*Requirements*:
Extract all lines from the data beneath that include the word "behind".

*Data*:
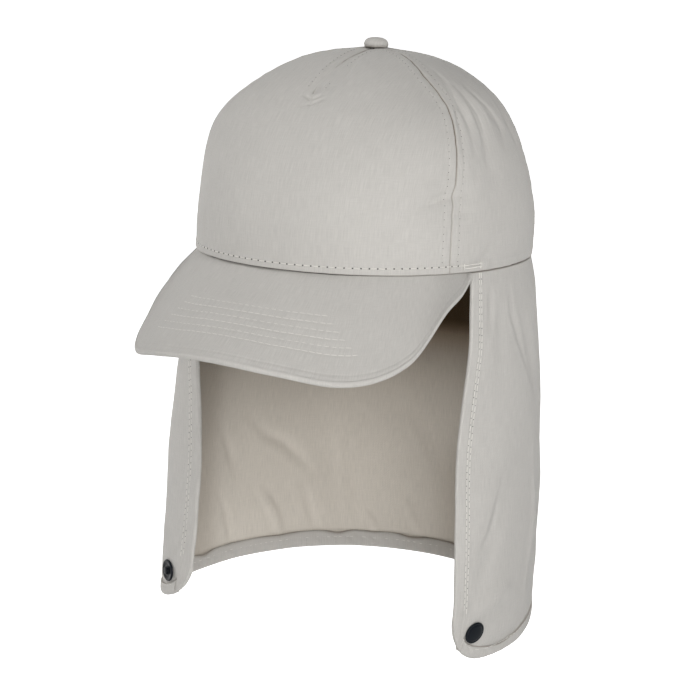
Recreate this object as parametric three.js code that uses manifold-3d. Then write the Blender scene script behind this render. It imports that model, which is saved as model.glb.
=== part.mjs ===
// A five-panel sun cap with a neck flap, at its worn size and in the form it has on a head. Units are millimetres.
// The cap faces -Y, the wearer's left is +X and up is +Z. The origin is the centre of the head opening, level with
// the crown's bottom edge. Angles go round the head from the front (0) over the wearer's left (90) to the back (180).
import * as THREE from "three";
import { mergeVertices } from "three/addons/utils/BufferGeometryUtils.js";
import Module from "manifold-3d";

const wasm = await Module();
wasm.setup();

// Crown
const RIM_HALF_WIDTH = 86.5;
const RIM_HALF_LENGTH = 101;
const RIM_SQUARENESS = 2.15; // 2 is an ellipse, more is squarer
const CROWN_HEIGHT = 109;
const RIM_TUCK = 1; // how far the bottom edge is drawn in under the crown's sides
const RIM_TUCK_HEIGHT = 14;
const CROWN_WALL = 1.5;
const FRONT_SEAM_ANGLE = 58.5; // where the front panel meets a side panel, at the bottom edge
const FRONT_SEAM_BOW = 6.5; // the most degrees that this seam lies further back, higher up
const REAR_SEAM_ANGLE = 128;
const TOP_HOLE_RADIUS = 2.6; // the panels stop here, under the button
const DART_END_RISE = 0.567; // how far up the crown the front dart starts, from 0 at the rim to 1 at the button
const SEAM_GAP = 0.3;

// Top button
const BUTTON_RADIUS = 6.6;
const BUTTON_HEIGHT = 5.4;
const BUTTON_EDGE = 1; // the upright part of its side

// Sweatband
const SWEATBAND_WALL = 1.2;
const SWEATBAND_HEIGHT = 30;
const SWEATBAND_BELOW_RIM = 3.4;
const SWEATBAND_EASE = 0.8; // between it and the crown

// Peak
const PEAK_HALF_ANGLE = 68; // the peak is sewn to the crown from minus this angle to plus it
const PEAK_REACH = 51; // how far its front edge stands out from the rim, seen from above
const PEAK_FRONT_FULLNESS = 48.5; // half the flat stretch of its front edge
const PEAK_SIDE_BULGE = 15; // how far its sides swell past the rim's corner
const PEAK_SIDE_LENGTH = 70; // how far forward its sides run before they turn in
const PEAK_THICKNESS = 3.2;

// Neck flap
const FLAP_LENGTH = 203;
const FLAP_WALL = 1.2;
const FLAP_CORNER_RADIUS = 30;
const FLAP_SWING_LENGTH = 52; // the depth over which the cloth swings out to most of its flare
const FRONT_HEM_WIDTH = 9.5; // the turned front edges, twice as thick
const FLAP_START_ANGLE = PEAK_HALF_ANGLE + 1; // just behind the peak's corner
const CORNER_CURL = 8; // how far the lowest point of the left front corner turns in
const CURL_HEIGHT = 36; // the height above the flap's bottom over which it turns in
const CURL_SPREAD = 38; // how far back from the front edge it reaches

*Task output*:
Recreate this object as parametric three.js code that uses manifold-3d. Then write the Blender scene script behind this render. It imports that model, which is saved as model.glb.
const FLAP_START_ANGLE = PEAK_HALF_ANGLE + 1; // just behind the peak's corner